I’ve been reading Bruce Trigger’s Early Civilizations, which is a comparative study of Egypt, early Mesopotamia, Shang China, the Maya, the Aztecs, the Inkas, and the Yoruba. It’s a huge book and rather dry, so unfortunately I can’t say I read it all. But for conworlding purposes I thought I’d list some of the stuff that was new to me.

It's got a great beat, and you can dance to it

Early dancers were half the size of the musicians

He finds a significant difference between city-states (Mesopotamia, Maya, Aztecs, Yoruba) and territorial states (Egypt, China, Inkas). Both were governed by kings, were hierarchical, were divided into an elite and a peasantry with little social mobility. But territorial states are likely to have fewer cities (with peasants living in villages rather than the cities), government road systems, and long-distance trade run largely by the government.

My favorite historical atlases, by Colin McEvedy, are apparently out of date on the subject of early trade. Or to be precise, McEvedy gave an accurate picture of the Egyptian state, which had a command economy; but Mesopotamia had a lively trade economy even if it didn’t have marketplaces or coinage. (The picture of early traders in my story “The multipliers” is more accurate than I thought!)

None of the civilizations really valued traders, and indeed often took steps (e.g. with sumptuary laws) to signal that they were not aristocrats. On the other hand, in some civilizations, lesser members of the aristocracy could supplement their income with trade.

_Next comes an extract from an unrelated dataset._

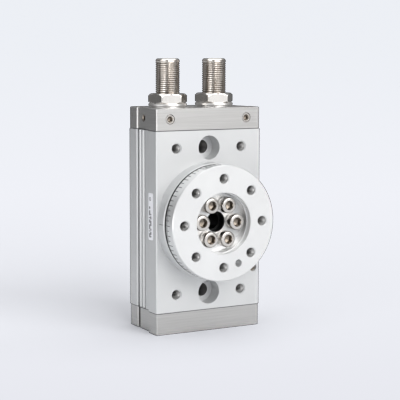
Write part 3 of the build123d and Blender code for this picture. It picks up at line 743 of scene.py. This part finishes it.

The position of women in all the civilizations was lower than the men, and tended to deteriorate over time. E.g. in earlier Egypt and Shang China we see female bureaucrats (often relatives of the king), later replaced by men. Traders among the Yoruba, and innkeepers in Mesopotamia, were often women.

The idea of a straightforward practical manual on anything seems to have eluded the literate societies– what they wanted to write down was magic and rites. Even practical concerns, like metallurgy in Benin and navigation in China, were conducted with rituals and superstitions.

The Tea Party view of the world– a 1% who cannot be coddled enough, the poor who need to be treated ever more badly– is as old as dirt. The social contract was always a rotten bargain. E.g. in China, there was ‘punishment’ (xing) for the lower classes, ‘etiquette’ (li) for the gentry. It was viewed as just and natural for the elite to live off the labor of the masses– and make sure the masses had no real avenues of improvement. When ordinary coercion wasn’t enough, it was always possible to invent even more pretexts for oppressing the poor, e.g. with accusations of witchcraft. Things like the admirable road system of the Inkas were not built as social services– they were for military movements and for provisioning the elite. About the one service the poor could count on was security: times of anarchy and disunion were even worse.

At the same time, management was a very difficult problem for early states. No ruler could keep an eye on everything, and the elite was both a necessity and a threat. The elite had to be kept relatively happy, and it was the only source of people one could delegate authority to, but it also took all the independence it could get. In practice, totalitarian micromanagement was impossible– even conquered groups of people were generally left to rule themselves so long as they paid their taxes.

The book is organized by topic, so you can compare (e.g.) class organization or cosmology across all seven societies. It’s very thorough, but he doesn’t have a gift for making it vivid (as e.g. Marvin Harris or John Fairbank do).

The choice of civs is just a little odd– the Aztecs and Inka were hardly early; there were the culmination of a thousand years of development. He has some excuses for not including anything from India– I think he says we know too little about early civilization there– but if you’re going to include something as late as the Inka Empire, you could certainly include Asoka’s empire.